The banking system’s funding need (SFN) is determined by:
- Changes in monetary base,
- TL transactions of the CBRT with the market,
- TL transactions of the Treasury with the market
Developments in the monetary base and the TL transactions of the CBRT with the market have become the main determinants of the level of the SFN in the recent period.
In the aftermath of the domestic developments in mid-July, the CBRT took action to ensure efficient functioning of financial markets and announced its package of measures consisting of seven items on 17 July 2016. In this context, banks were allowed to place foreign exchange deposit as collateral without limits in the case of a need, to boost support the Turkish lira liquidity management of financial institutions. The flexibility of collateral management offered to banks with the provision of limitless collateral FX deposit facility allowed them to conduct short-term exchange rate swap transactions through the CBRT, which incurred rising interest rates due to the financial distress, and hence duly contributed to the liquidity management of banks. In addition, the limitless collateral FX deposit facility also supported the decrease in the off-balance sheet foreign exchange position due to the effect of reducing the currency mismatch between banks’ assets and liabilities.
Although the SFN had gradually decreased since the beginning of September 2016, the Turkish lira deposit transactions remained flat. In the same period, banks, out of the collaterals they used for their overnight TL liquidity transactions from the marginal funding rate at the Borsa İstanbul (BIST) Debt Securities, Repo/Reverse Repo Market, preferred to release Government Domestic Debt Securities (GDDS) and held ready-to-use collateral FX deposits at the CBRT. This led to a change in the composition of the assets held by banks as collateral for their Turkish lira transactions at the CBRT thanks to the limitless collateral FX deposit facility. Due to the collateral flexibility offered, banks shifted a portion of their borrowings from the BIST Debt Securities, Repo/Reverse Repo Market to the Turkish lira deposit transactions at the CBRT.

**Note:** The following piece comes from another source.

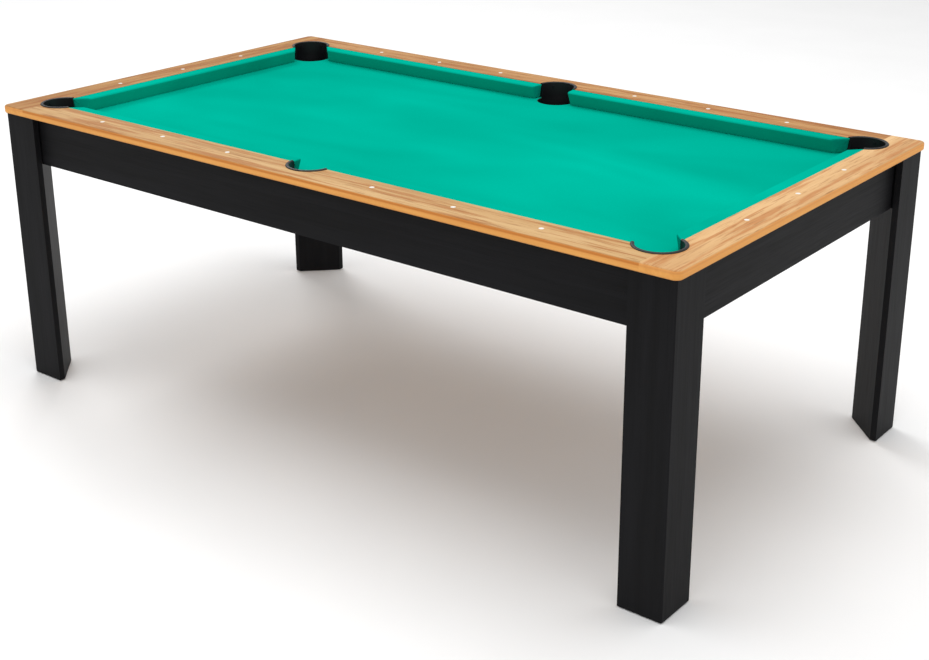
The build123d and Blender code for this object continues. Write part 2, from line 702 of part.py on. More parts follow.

Despite the decreasing funding need of the system and the flat course of the CBRT Turkish lira deposit transactions, banks opt to hold collateral FX deposits at the CBRT that are not subject to Turkish lira transactions. This is no different than the banks’ holding of GDDS at the CBRT that are not subject to Turkish lira transactions. It is a common practice for banks to hold unencumbered collaterals at the CBRT, which is the lender of the last resort, for liquidity management purposes, which has no determining effect on the level of Turkish lira liquidity.